The report above violates basic physics, resulting in a gross distortion. Two points are critical. When it comes to clouds, the greenhouse gas that matters is H2O, not CO2. Any IR effects are 96% due to the presence of water vapor and the droplets in the clouds.

And even more importantly, as Dr. Salby illustrated (here), the net effect from clouds is cooling, not warming.

Net cloud forcing is then −15 W m−2. It represents radiative cooling of the Earth-atmosphere system. This is four times as great as the additional warming of the Earth’s surface that would be introduced by a doubling of CO2. Latent heat transfer to the atmosphere (Fig. 1.32) is 90 W m−2. It is an order of magnitude greater. Consequently, the direct radiative effect of increased CO2 would be overshadowed by even a small adjustment of convection (Sec. 8.7).
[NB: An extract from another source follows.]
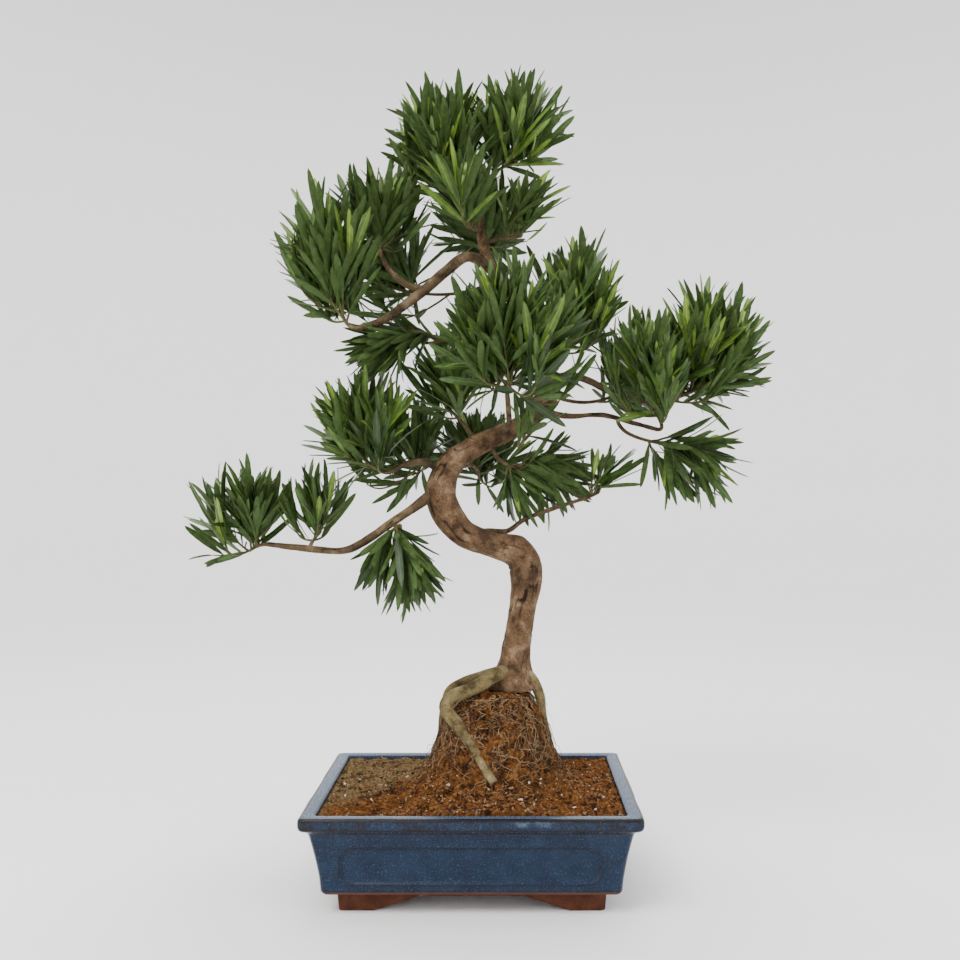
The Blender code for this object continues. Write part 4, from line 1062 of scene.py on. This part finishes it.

Convective clouds forming over the Amazon in a blanket smoke. Credit: Prof. Ilan Koren

This is confirmed by other researchers, such as I. Koren, G. Dagan, and O. Altaratz. From aerosol-limited to invigoration of warm convective clouds. Science, 2014; 344 (6188) here.

They then looked at another source of data: that of the Clouds’ and Earth’s Radiant Energy System (CERES) satellite instruments which measure fluxes of reflected and emitted radiation from Earth to space, to help scientists understand how the climate varies over time. When analyzed together with the aerosol loading over the same area at the same time, the outcome, says Koren, was a “textbook demonstration of the invigoration effect” of added aerosols on clouds. In other words, the radiation data fit the unique signature of clouds that were growing higher and larger. Such clouds show a strong increase in cooling due to the reflected short waves, but that effect is partly cancelled out by the enhanced, trapped, long-wave radiation coming from underneath. (My bold)

More info on clouds is here:Climate Partly Cloudy 

Summary

Once again, atmospheric physics is willfully distorted in order to get a headline and burnish credentials in support of man-made climate change. They promote a myopic and lop-sided picture to frighten a public mostly ill-equipped to see through their mumbo-jumbo.